[Start]
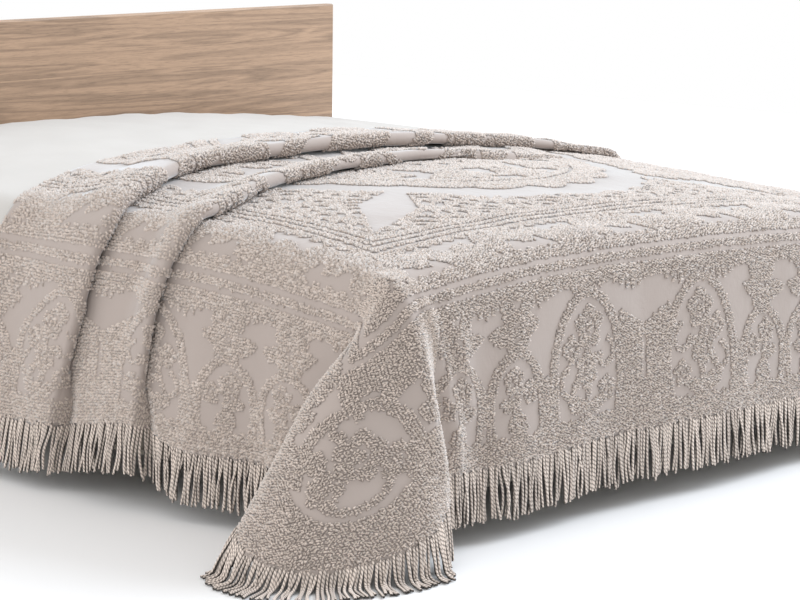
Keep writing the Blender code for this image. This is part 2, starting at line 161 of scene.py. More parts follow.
# Soft upright folds in the skirts: where, how wide, and how far they stand out or in.
NEAR_FOLDS = table(
    "place width out",
    (0.24, 0.07, 0.010),
    (0.36, 0.06, -0.008),
    (0.50, 0.05, 0.008),
    (0.74, 0.05, 0.010),
    (1.02, 0.07, -0.008),
)
FAR_FOLDS = table(
    "place width out",
    (0.26, 0.08, -0.010),
    (0.45, 0.08, 0.010),
    (0.72, 0.09, -0.008),
    (1.20, 0.09, 0.008),
)
FOOT_FOLDS = table(
    "place width out",
    (0.21, 0.05, -0.014),
    (0.32, 0.06, 0.006),
    (0.62, 0.09, -0.010),
    (0.95, 0.10, 0.008),
    (1.30, 0.10, -0.008),
    (1.62, 0.08, 0.008),
)

# The cones at the two foot corners, from the long side (turn 0) round to the foot (turn 90): the
# bearing that the cloth takes from the corner, its lean from upright, and its hem's height.
NEAR_CORNER = table(
    "turn bearing lean root",
    (0, 0, 4, 0.138),
    (10, -7, 11, 0.136),
    (19, -15, 23, 0.110),
    (28, -10, 34, 0.080),
    (37, 4, 36.5, 0.045),
    (48, 20, 34, 0.030),
    (60, 40, 27, 0.045),
    (70, 62, 21, 0.080),
    (80, 78, 10, 0.125),
    (90, 90, 2.4, 0.142),
)
FAR_CORNER = table(
    "turn bearing lean root",
    (0, 0, 4, 0.140),
    (12, -4, 10, 0.134),
    (23, 4, 24, 0.105),
    (34, 24, 33, 0.060),
    (45, 46, 34, 0.040),
    (56, 68, 33, 0.060),
    (67, 86, 24, 0.105),
    (78, 94, 10, 0.134),
    (90, 90, 2.4, 0.142),
)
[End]
▶ Exercise
Your task is to reproduce the whole listing exactly.

▶ Solution to this problem
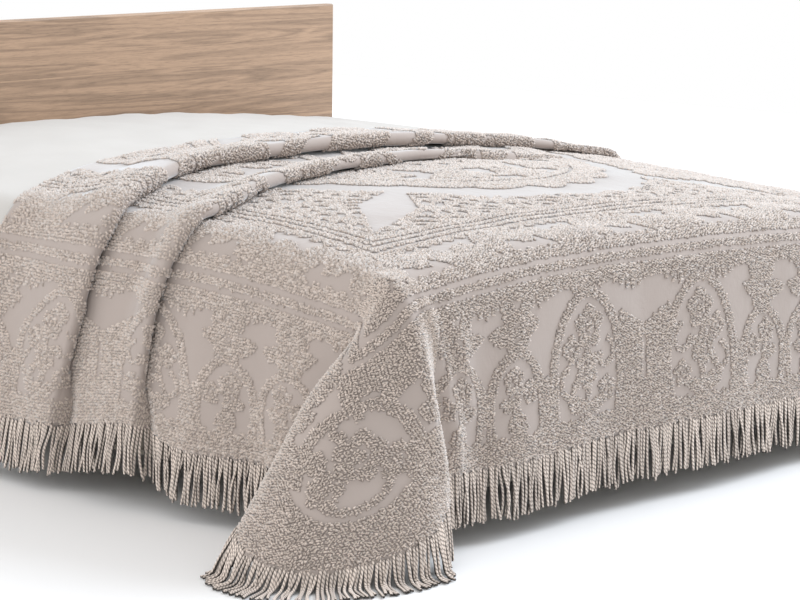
Keep writing the Blender code for this image. This is part 2, starting at line 161 of scene.py. More parts follow.
# Soft upright folds in the skirts: where, how wide, and how far they stand out or in.
NEAR_FOLDS = table(
    "place width out",
    (0.24, 0.07, 0.010),
    (0.36, 0.06, -0.008),
    (0.50, 0.05, 0.008),
    (0.74, 0.05, 0.010),
    (1.02, 0.07, -0.008),
)
FAR_FOLDS = table(
    "place width out",
    (0.26, 0.08, -0.010),
    (0.45, 0.08, 0.010),
    (0.72, 0.09, -0.008),
    (1.20, 0.09, 0.008),
)
FOOT_FOLDS = table(
    "place width out",
    (0.21, 0.05, -0.014),
    (0.32, 0.06, 0.006),
    (0.62, 0.09, -0.010),
    (0.95, 0.10, 0.008),
    (1.30, 0.10, -0.008),
    (1.62, 0.08, 0.008),
)

# The cones at the two foot corners, from the long side (turn 0) round to the foot (turn 90): the
# bearing that the cloth takes from the corner, its lean from upright, and its hem's height.
NEAR_CORNER = table(
    "turn bearing lean root",
    (0, 0, 4, 0.138),
    (10, -7, 11, 0.136),
    (19, -15, 23, 0.110),
    (28, -10, 34, 0.080),
    (37, 4, 36.5, 0.045),
    (48, 20, 34, 0.030),
    (60, 40, 27, 0.045),
    (70, 62, 21, 0.080),
    (80, 78, 10, 0.125),
    (90, 90, 2.4, 0.142),
)
FAR_CORNER = table(
    "turn bearing lean root",
    (0, 0, 4, 0.140),
    (12, -4, 10, 0.134),
    (23, 4, 24, 0.105),
    (34, 24, 33, 0.060),
    (45, 46, 34, 0.040),
    (56, 68, 33, 0.060),
    (67, 86, 24, 0.105),
    (78, 94, 10, 0.134),
    (90, 90, 2.4, 0.142),
)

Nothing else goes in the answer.